◆ AIM OF THE EXERCISE ◆
Will you quote all of the entries, word for word?

┌────────

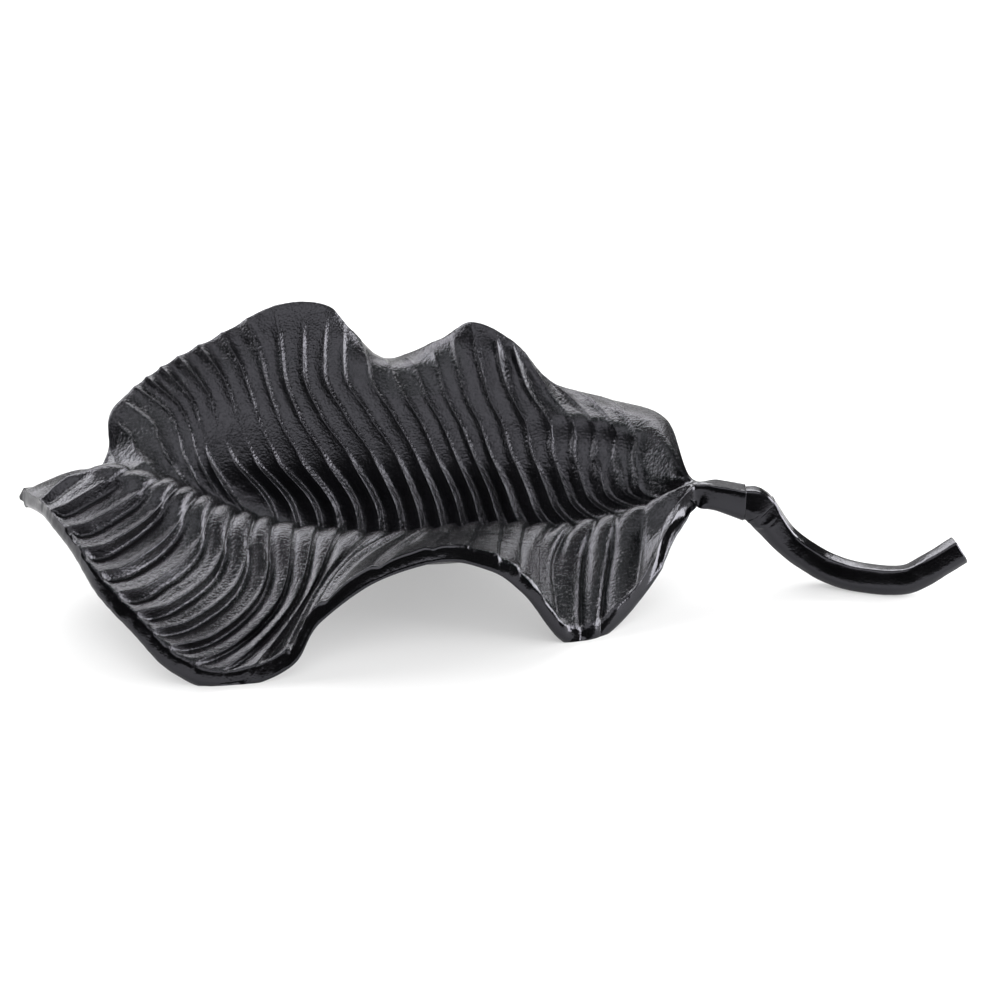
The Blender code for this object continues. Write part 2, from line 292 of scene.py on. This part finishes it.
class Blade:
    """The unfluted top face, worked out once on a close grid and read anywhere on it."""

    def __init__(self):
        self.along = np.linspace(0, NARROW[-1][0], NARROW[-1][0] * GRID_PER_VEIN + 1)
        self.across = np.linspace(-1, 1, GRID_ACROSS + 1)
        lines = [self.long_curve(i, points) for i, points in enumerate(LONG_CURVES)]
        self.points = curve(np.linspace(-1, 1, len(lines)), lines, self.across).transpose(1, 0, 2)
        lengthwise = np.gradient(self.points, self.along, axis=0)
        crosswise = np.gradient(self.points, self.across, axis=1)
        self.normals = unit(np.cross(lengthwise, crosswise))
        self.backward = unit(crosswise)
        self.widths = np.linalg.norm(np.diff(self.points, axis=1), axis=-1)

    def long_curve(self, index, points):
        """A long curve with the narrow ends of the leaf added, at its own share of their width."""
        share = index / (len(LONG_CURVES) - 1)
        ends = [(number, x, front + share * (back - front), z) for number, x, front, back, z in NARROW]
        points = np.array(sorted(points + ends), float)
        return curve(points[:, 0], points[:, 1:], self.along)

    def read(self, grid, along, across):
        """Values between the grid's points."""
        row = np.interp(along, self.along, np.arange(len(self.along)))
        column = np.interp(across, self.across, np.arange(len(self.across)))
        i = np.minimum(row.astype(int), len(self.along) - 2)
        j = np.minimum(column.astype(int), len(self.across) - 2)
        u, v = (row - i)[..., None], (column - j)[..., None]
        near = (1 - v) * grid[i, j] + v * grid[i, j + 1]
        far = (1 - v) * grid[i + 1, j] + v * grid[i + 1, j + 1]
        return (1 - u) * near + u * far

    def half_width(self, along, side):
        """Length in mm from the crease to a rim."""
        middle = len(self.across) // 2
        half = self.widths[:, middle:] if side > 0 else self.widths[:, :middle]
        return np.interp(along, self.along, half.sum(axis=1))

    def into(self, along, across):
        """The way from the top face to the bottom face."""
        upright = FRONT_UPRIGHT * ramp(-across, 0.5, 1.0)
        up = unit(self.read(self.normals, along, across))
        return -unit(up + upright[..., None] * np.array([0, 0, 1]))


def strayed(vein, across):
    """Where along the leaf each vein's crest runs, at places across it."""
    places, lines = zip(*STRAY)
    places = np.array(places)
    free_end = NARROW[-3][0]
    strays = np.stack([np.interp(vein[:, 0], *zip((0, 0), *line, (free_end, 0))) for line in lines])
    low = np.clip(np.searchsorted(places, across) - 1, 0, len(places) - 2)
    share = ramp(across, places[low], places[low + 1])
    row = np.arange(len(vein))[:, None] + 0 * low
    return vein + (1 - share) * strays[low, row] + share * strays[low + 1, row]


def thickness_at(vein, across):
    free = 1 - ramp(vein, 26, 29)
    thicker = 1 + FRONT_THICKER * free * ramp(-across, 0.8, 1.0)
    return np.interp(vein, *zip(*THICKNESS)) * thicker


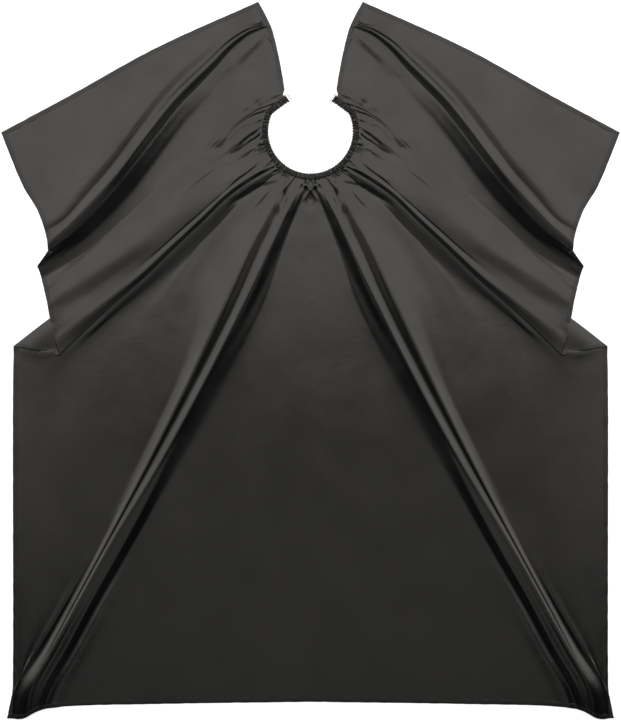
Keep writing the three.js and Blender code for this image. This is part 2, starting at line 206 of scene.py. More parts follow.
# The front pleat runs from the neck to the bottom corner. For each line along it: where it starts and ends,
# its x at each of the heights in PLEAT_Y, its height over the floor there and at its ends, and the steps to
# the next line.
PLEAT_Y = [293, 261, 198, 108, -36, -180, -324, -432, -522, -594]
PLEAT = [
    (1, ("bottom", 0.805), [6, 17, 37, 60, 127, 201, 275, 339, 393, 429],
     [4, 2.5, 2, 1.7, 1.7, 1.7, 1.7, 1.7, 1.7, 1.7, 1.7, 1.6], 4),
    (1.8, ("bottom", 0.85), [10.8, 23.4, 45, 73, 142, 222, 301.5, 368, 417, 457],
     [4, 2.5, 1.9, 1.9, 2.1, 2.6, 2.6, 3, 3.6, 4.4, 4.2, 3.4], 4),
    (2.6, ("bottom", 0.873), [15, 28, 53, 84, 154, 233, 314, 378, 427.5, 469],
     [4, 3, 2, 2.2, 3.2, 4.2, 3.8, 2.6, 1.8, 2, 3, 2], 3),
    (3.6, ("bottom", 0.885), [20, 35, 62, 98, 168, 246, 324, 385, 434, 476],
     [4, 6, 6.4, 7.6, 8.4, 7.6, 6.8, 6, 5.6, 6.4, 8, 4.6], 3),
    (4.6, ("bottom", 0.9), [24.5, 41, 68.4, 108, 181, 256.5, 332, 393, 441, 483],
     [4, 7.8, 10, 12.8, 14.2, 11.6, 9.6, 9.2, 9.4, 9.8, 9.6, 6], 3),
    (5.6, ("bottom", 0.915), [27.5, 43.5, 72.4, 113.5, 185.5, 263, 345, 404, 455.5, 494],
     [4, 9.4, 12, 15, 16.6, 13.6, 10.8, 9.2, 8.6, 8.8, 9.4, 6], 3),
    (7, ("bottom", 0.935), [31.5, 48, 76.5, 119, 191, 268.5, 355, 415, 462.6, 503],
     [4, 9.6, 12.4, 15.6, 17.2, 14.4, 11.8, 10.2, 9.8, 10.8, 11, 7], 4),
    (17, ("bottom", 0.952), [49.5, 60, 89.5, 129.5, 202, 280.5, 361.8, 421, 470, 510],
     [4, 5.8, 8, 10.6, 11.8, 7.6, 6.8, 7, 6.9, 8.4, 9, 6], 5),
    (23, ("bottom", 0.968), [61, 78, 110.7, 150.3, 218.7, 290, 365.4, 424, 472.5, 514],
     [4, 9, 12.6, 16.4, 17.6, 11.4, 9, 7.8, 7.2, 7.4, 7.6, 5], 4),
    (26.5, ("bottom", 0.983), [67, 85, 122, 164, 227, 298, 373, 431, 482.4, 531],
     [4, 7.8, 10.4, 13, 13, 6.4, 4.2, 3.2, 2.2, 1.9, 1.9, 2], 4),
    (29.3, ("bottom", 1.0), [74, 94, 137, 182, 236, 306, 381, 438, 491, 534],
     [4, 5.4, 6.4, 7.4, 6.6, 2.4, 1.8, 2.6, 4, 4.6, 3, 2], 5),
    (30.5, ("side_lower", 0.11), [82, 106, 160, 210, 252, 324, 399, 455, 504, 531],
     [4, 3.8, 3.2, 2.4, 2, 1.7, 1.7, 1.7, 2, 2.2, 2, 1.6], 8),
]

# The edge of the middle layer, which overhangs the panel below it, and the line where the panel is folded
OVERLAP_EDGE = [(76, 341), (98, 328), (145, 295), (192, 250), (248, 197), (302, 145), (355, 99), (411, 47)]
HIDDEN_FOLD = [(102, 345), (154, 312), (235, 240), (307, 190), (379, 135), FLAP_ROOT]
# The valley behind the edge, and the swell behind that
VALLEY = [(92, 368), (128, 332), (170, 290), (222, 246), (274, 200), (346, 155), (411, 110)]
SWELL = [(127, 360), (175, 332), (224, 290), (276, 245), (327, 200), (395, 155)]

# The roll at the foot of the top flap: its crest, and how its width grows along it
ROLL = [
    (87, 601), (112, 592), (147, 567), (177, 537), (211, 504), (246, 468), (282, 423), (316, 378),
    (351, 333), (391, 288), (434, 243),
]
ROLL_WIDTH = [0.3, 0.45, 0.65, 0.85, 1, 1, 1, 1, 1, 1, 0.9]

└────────

◆ CORRECT ANSWER ◆
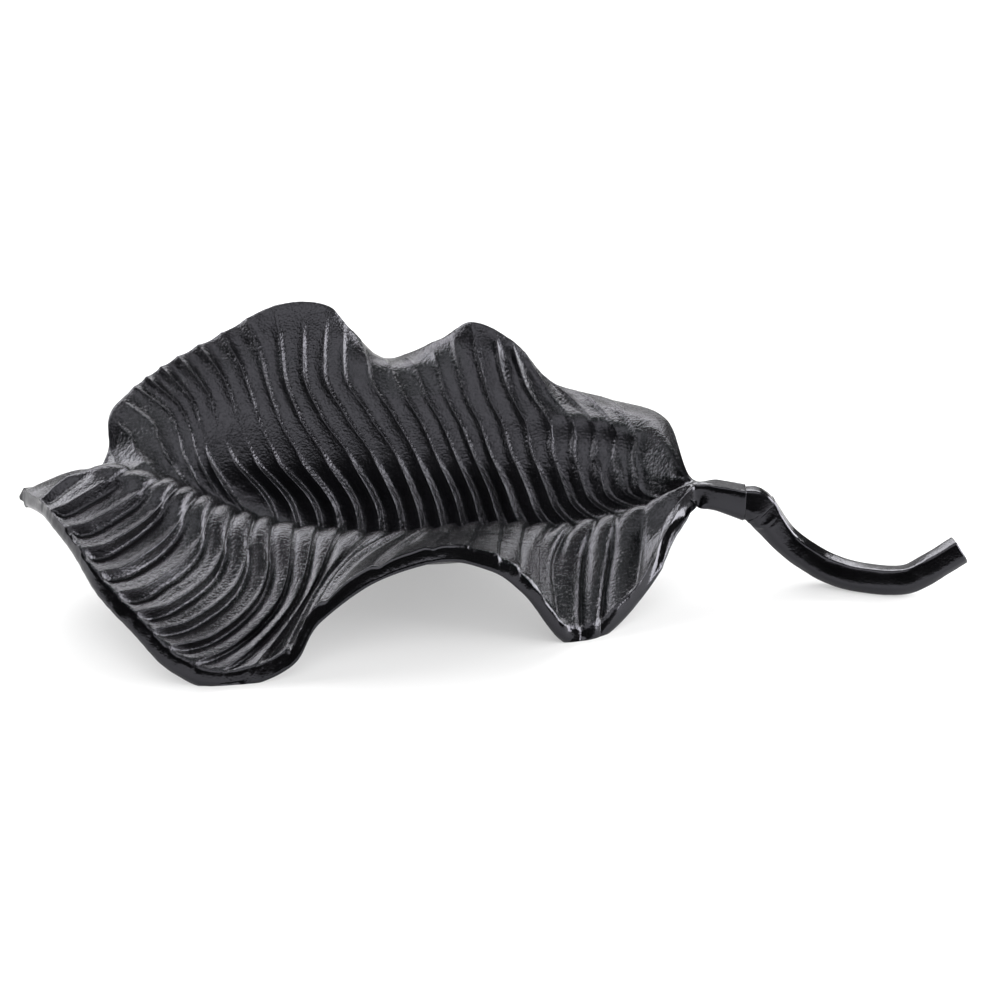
The Blender code for this object continues. Write part 2, from line 292 of scene.py on. This part finishes it.
class Blade:
    """The unfluted top face, worked out once on a close grid and read anywhere on it."""

    def __init__(self):
        self.along = np.linspace(0, NARROW[-1][0], NARROW[-1][0] * GRID_PER_VEIN + 1)
        self.across = np.linspace(-1, 1, GRID_ACROSS + 1)
        lines = [self.long_curve(i, points) for i, points in enumerate(LONG_CURVES)]
        self.points = curve(np.linspace(-1, 1, len(lines)), lines, self.across).transpose(1, 0, 2)
        lengthwise = np.gradient(self.points, self.along, axis=0)
        crosswise = np.gradient(self.points, self.across, axis=1)
        self.normals = unit(np.cross(lengthwise, crosswise))
        self.backward = unit(crosswise)
        self.widths = np.linalg.norm(np.diff(self.points, axis=1), axis=-1)

    def long_curve(self, index, points):
        """A long curve with the narrow ends of the leaf added, at its own share of their width."""
        share = index / (len(LONG_CURVES) - 1)
        ends = [(number, x, front + share * (back - front), z) for number, x, front, back, z in NARROW]
        points = np.array(sorted(points + ends), float)
        return curve(points[:, 0], points[:, 1:], self.along)

    def read(self, grid, along, across):
        """Values between the grid's points."""
        row = np.interp(along, self.along, np.arange(len(self.along)))
        column = np.interp(across, self.across, np.arange(len(self.across)))
        i = np.minimum(row.astype(int), len(self.along) - 2)
        j = np.minimum(column.astype(int), len(self.across) - 2)
        u, v = (row - i)[..., None], (column - j)[..., None]
        near = (1 - v) * grid[i, j] + v * grid[i, j + 1]
        far = (1 - v) * grid[i + 1, j] + v * grid[i + 1, j + 1]
        return (1 - u) * near + u * far

    def half_width(self, along, side):
        """Length in mm from the crease to a rim."""
        middle = len(self.across) // 2
        half = self.widths[:, middle:] if side > 0 else self.widths[:, :middle]
        return np.interp(along, self.along, half.sum(axis=1))

    def into(self, along, across):
        """The way from the top face to the bottom face."""
        upright = FRONT_UPRIGHT * ramp(-across, 0.5, 1.0)
        up = unit(self.read(self.normals, along, across))
        return -unit(up + upright[..., None] * np.array([0, 0, 1]))


def strayed(vein, across):
    """Where along the leaf each vein's crest runs, at places across it."""
    places, lines = zip(*STRAY)
    places = np.array(places)
    free_end = NARROW[-3][0]
    strays = np.stack([np.interp(vein[:, 0], *zip((0, 0), *line, (free_end, 0))) for line in lines])
    low = np.clip(np.searchsorted(places, across) - 1, 0, len(places) - 2)
    share = ramp(across, places[low], places[low + 1])
    row = np.arange(len(vein))[:, None] + 0 * low
    return vein + (1 - share) * strays[low, row] + share * strays[low + 1, row]


def thickness_at(vein, across):
    free = 1 - ramp(vein, 26, 29)
    thicker = 1 + FRONT_THICKER * free * ramp(-across, 0.8, 1.0)
    return np.interp(vein, *zip(*THICKNESS)) * thicker


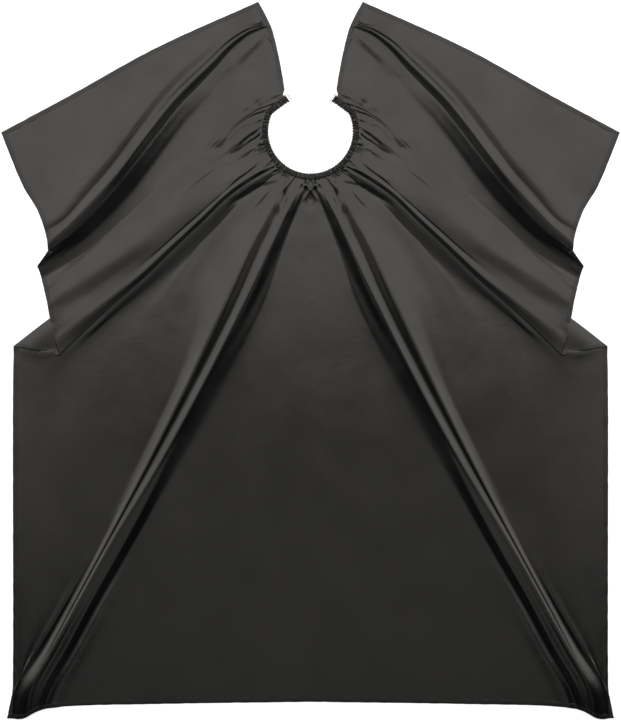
Keep writing the three.js and Blender code for this image. This is part 2, starting at line 206 of scene.py. More parts follow.
# The front pleat runs from the neck to the bottom corner. For each line along it: where it starts and ends,
# its x at each of the heights in PLEAT_Y, its height over the floor there and at its ends, and the steps to
# the next line.
PLEAT_Y = [293, 261, 198, 108, -36, -180, -324, -432, -522, -594]
PLEAT = [
    (1, ("bottom", 0.805), [6, 17, 37, 60, 127, 201, 275, 339, 393, 429],
     [4, 2.5, 2, 1.7, 1.7, 1.7, 1.7, 1.7, 1.7, 1.7, 1.7, 1.6], 4),
    (1.8, ("bottom", 0.85), [10.8, 23.4, 45, 73, 142, 222, 301.5, 368, 417, 457],
     [4, 2.5, 1.9, 1.9, 2.1, 2.6, 2.6, 3, 3.6, 4.4, 4.2, 3.4], 4),
    (2.6, ("bottom", 0.873), [15, 28, 53, 84, 154, 233, 314, 378, 427.5, 469],
     [4, 3, 2, 2.2, 3.2, 4.2, 3.8, 2.6, 1.8, 2, 3, 2], 3),
    (3.6, ("bottom", 0.885), [20, 35, 62, 98, 168, 246, 324, 385, 434, 476],
     [4, 6, 6.4, 7.6, 8.4, 7.6, 6.8, 6, 5.6, 6.4, 8, 4.6], 3),
    (4.6, ("bottom", 0.9), [24.5, 41, 68.4, 108, 181, 256.5, 332, 393, 441, 483],
     [4, 7.8, 10, 12.8, 14.2, 11.6, 9.6, 9.2, 9.4, 9.8, 9.6, 6], 3),
    (5.6, ("bottom", 0.915), [27.5, 43.5, 72.4, 113.5, 185.5, 263, 345, 404, 455.5, 494],
     [4, 9.4, 12, 15, 16.6, 13.6, 10.8, 9.2, 8.6, 8.8, 9.4, 6], 3),
    (7, ("bottom", 0.935), [31.5, 48, 76.5, 119, 191, 268.5, 355, 415, 462.6, 503],
     [4, 9.6, 12.4, 15.6, 17.2, 14.4, 11.8, 10.2, 9.8, 10.8, 11, 7], 4),
    (17, ("bottom", 0.952), [49.5, 60, 89.5, 129.5, 202, 280.5, 361.8, 421, 470, 510],
     [4, 5.8, 8, 10.6, 11.8, 7.6, 6.8, 7, 6.9, 8.4, 9, 6], 5),
    (23, ("bottom", 0.968), [61, 78, 110.7, 150.3, 218.7, 290, 365.4, 424, 472.5, 514],
     [4, 9, 12.6, 16.4, 17.6, 11.4, 9, 7.8, 7.2, 7.4, 7.6, 5], 4),
    (26.5, ("bottom", 0.983), [67, 85, 122, 164, 227, 298, 373, 431, 482.4, 531],
     [4, 7.8, 10.4, 13, 13, 6.4, 4.2, 3.2, 2.2, 1.9, 1.9, 2], 4),
    (29.3, ("bottom", 1.0), [74, 94, 137, 182, 236, 306, 381, 438, 491, 534],
     [4, 5.4, 6.4, 7.4, 6.6, 2.4, 1.8, 2.6, 4, 4.6, 3, 2], 5),
    (30.5, ("side_lower", 0.11), [82, 106, 160, 210, 252, 324, 399, 455, 504, 531],
     [4, 3.8, 3.2, 2.4, 2, 1.7, 1.7, 1.7, 2, 2.2, 2, 1.6], 8),
]

# The edge of the middle layer, which overhangs the panel below it, and the line where the panel is folded
OVERLAP_EDGE = [(76, 341), (98, 328), (145, 295), (192, 250), (248, 197), (302, 145), (355, 99), (411, 47)]
HIDDEN_FOLD = [(102, 345), (154, 312), (235, 240), (307, 190), (379, 135), FLAP_ROOT]
# The valley behind the edge, and the swell behind that
VALLEY = [(92, 368), (128, 332), (170, 290), (222, 246), (274, 200), (346, 155), (411, 110)]
SWELL = [(127, 360), (175, 332), (224, 290), (276, 245), (327, 200), (395, 155)]

# The roll at the foot of the top flap: its crest, and how its width grows along it
ROLL = [
    (87, 601), (112, 592), (147, 567), (177, 537), (211, 504), (246, 468), (282, 423), (316, 378),
    (351, 333), (391, 288), (434, 243),
]
ROLL_WIDTH = [0.3, 0.45, 0.65, 0.85, 1, 1, 1, 1, 1, 1, 0.9]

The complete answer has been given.